The Leiv Eiriksson is currently in the area and has already drilled the Darwin well for Borders & Southern petroleum. The well discovered a wet gas and is awaiting gas analysis. Some of FOGLs smaller prospects are analogous to Darwin. Borders stock took a fairly hard hit when the discovery of wet gas vs oil was announced. FOGL sold off as well as both stocks ran up on rumors Borders found oil. Borders is currently drilling their second well on their Stebbing prospect, which FOGL also has an analogous play (Undine).
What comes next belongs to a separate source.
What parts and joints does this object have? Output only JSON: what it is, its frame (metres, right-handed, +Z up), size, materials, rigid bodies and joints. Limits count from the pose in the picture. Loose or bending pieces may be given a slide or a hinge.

After the Borders well is completed, FOGL will get the rig to drill Loligo.

To help reduce risk and raise funds for additional wells, FOGL has talked with an industry counterpart and given them the option for a 25% JV with certain stipulations.

Loligo, at 4.7billion BOE, has the potential to be a massive game changer for the debt free FOGL, for the UK, and for the Falkland Islands. Let's look at the reserves of some larger oil and gas companies:

  • EOG: 2 BBOE (over half is natural gas)
  • APC: 2.5 BBOE (half is natural gas)
  • APA: 3 BBOE (not sure on gas content)

As you can see, Loligo having the potential to have 4.7 billion BOEs is a pretty big deal when you think about the market caps of the above companies (~$30B). FOGLs current market cap is less than $500 million USD. According to an RPS Energy report, at $80/oil the NPV of a find would be $10/bbl, i.e. a 4.7 billion barrel find would be worth $47billion. $47 billion...well over the entire market cap of each of the companies listed above. Upon a find, the full valuation isn't going to come over night, however a large portion of it will and if they dedicate the second well to delinating Loligo, full valuation/buyout could come much faster than expected.

The analysts (take their opinions how you will) seem to think Falklands has good potential. Goldman was out with a recent report saying their price target is roughly double current price with a further increase of 17x upon hitting oil.

Sounds like a home run right? Why isn't everyone signed up for this? Risk. The risks are huge. Most people place 10-25% chance of success on projects like these. The bottom line is you can have the best engineering data and the best geologic data but you have to drill a well to be sure. The hydrocarbons are either there or they aren't and you can't tell until you drill.

I personally believe FOGL is one of the most attractive risk reward plays you can find right now. It's not often you have the chance to participate in a well of this magnitude for $1.4x a share. The upside, just from Loligo alone, is tremendous. Depending on the size and type of the find, after delineation or sale of the field, the stock could see 100x its current valuation. The downside is also just as harsh. You could easily lose 50-75% of your investment on poor drilling results at Loligo. A huge plus to Falklands is that even if they strike out at Loligo they have Scotia or another play for backup. Don't bet the farm and only play with money you can afford to lose.

Price is always important in stocks, but in this case, I don't think price is as important as just being in. If FOGL jumps 35x, you probably won't care too much if you are in at 1.46 vs 1.43, but if you fret over a couple pennies and never get a fill and FOGL strikes oil, you will definitely regret it. And of course, if FOGL strikes out and drops 50%, being down 50% vs 48% isn't a huge deal. The big deal is owning the shares before any catalysts.

The next major catalyst in the FOGL saga will be either the announcement of who the JV partner is or the announcement of logs from Borders Stebbing well. Borders is currently drilling the well and should TD the well in mid-late June. FOGL should see a good pop if Borders finds oil on Stebbing as FOGL has multiple prospects that are analogous to Stebbing. Just remember the potential to lose most or all of your investment is very real.

Disclosure: I am long OTCPK:FLKOF.

Additional disclosure: Also long FOGL on the LSE.